A l’opposé de toutes les approches qui font du nazisme et de l’extermination des Juifs d’Europe une expérience hors-histoire et hors-politique, inexplicable du fait de son horreur, Enzo Traverso montre dans cet essai « l’ancrage profond du nazisme [...] dans l’Europe du capitalisme industriel, du colonialisme, de l’essor des sciences et des techniques modernes, dans l’Europe de l’eugénisme, du darwinisme social. » (p.23) Sans essayer de déterminer précisément les causes dernières du nazisme, il en montre les conditions de possibilités culturelles, économiques, sociales. Sa thèse est que si l’on trouve effectivement réunis dans l’Allemagne des années trente un ensemble de traits récupérés et mis en forme par le nazisme, aucun de ces traits n’est spécifique à l’Allemagne : on les trouve tous, inégalement répartis, dans différentes régions, classes, milieux intellectuels de l’Europe. Le nazisme serait ainsi une expérience à la fois pleinement européenne par les éléments qu’elle agrège, et entièrement exceptionnelle par sa manière de les agréger.

Autant le dire franchement, ce petit ouvrage est indispensable : il donne tout son sens à la conception radicale de l’antifascisme, qui refuse à la fois de banaliser les expériences fascistes en les dissolvant dans une critique abstraite du capitalisme et de l’État, et de les séparer de l’histoire du capitalisme et des « démocraties » occidentales, dont l’antifascisme supposé servirait de caution morale pas chère. Bref, un bouquin éclairant, lisez-le !

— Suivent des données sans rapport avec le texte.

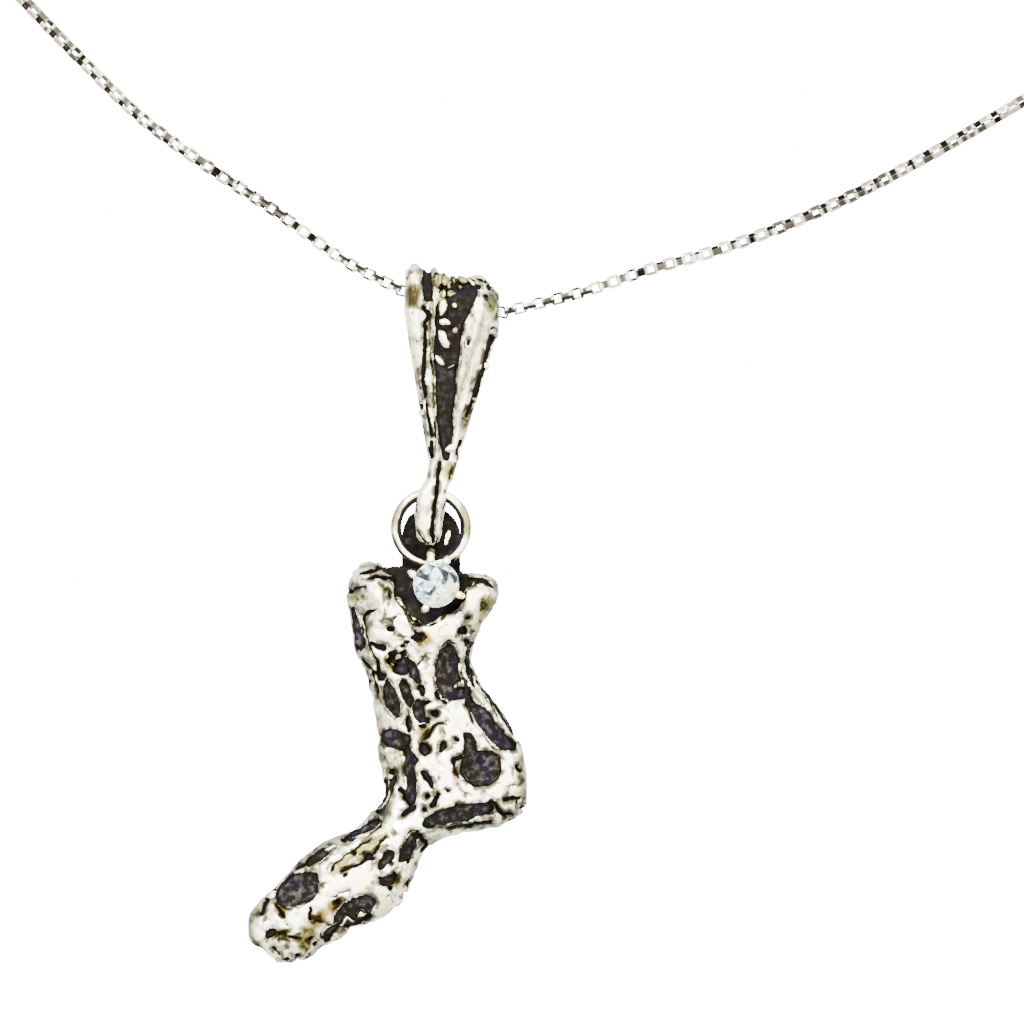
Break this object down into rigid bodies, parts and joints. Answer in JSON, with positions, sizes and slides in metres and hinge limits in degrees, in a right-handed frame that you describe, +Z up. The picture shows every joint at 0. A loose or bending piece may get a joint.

NÉGATIONNISME OU RÉVISIONNISME ?

La question est plus complexe qu’il n’y paraît. Le terme « révisionnisme  » est revendiqué par eux car il semble plus acceptable, les rattachant à une tradition de révisions historiques et doctrinales. Or leur révisionnisme n’a rien d’historique (aucun d’eux (en France) n’est historien, et aucun n’utilise les méthodes et les types de raisonnement considérés comme valides par les historiens), et ce qu’ils révisent n’est pas une doctrine.

C’est donc leur faire beaucoup trop d’honneur que de les appeler « historiens révisionnistes ». Mais si le terme « négationnisme  » désigne mieux leur relation à la politique nazie d’extermination, il est lui aussi insuffisant : car si les négationnistes nient l’existence des chambre à gaz, ils ne font pas que ça, ce n’est même pas leur but premier ; ils se servent de la négation pour justifier une lecture paranoïaque, antisémite et pronazie non seulement de l’histoire de la Seconde Guerre mondiale, mais de tout le vingtième siècle, voire au-delà : pour eux, la croyance en l’existence des chambres à gaz n’est pas une erreur d’historiens, mais un mensonge politique permettant de justifier, en vrac, le capitalisme, la domination juive sur le monde, l’existence d’Israël, l’antifascisme etc. Difficile donc de choisir entre négationnisme et révisionnisme, car ces personnes font les deux, accentuant l’une ou l’autre dimension en fonction des circonstances ; de même, selon les circonstances, on peut utiliser l’un ou l’autre pour les désigner.